Answer Questions, Don’t Raise Them

Starting an article with a question is a waste of words. People read articles for answers, not questions.

Using questions as an introduction to an article is so hackneyed and unimaginative, it exposes editorial inexperience or laziness.

Whilst asking yourself questions is a useful tactic for identifying what to write in an article, the article itself should only include answers, not questions.

Don’t Add Confusing Emphasis

Don’t ever underline, embolden or italicise anything in your article. Only use capital letters for proper nouns and initialisms.

Ensure you use punctuation accurately. The exclamation mark is abused very frequently at present. Only use exclamation marks when they are deserved, such as “Bang!”, “Ouch!”, “Aaaaargh!”

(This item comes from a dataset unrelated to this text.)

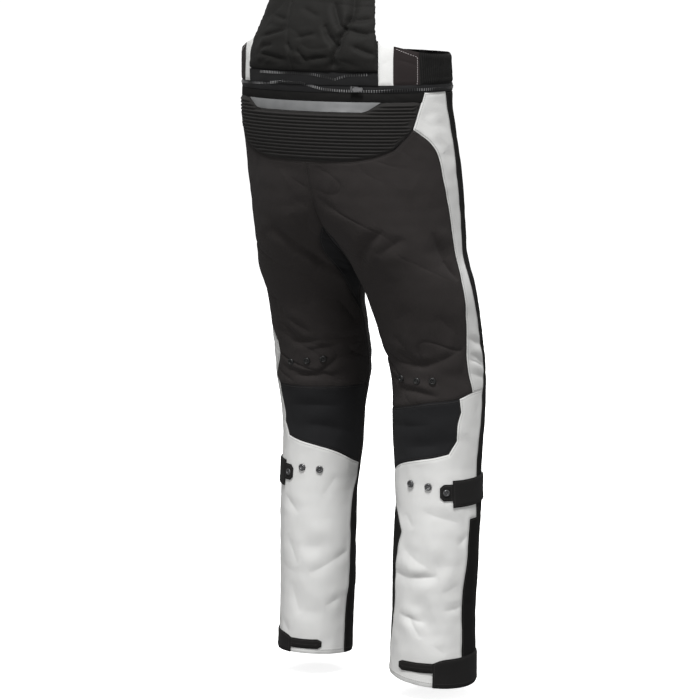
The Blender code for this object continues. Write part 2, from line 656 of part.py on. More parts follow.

Exclamation marks don’t make the sentence you’ve written exciting or funny. Nor will they excuse offence to anyone who doesn’t realise what you’ve written is supposed to be a joke.

The Ending

If a reader gets to the end of your article, they’re interested. Help them to maintain their interest by giving them a next action. Tell them to visit your shops, enter a competition, or get more information from your website. Be explicit. Inferences don’t turn into action.

Once your article conveys the information your readers should want to know, stop writing.

Help your sub-editors know that it is the end of your article by placing “- ends -” at the bottom centre of the document.

Be Prepared for Sub-Editing

Even the best writers get edited by others – because their words need to work for each publication’s audience. Don’t be precious. Consider sub-editing a useful objective review of your article.

If you’re new to writing for the media, be prepared for sub-editors to insist on rewriting your entire article, or at very least making substantial amendments. Trust them. Not only do they know what they’re doing, but it’s in their interest for the article to work for their readers. That will work for you too.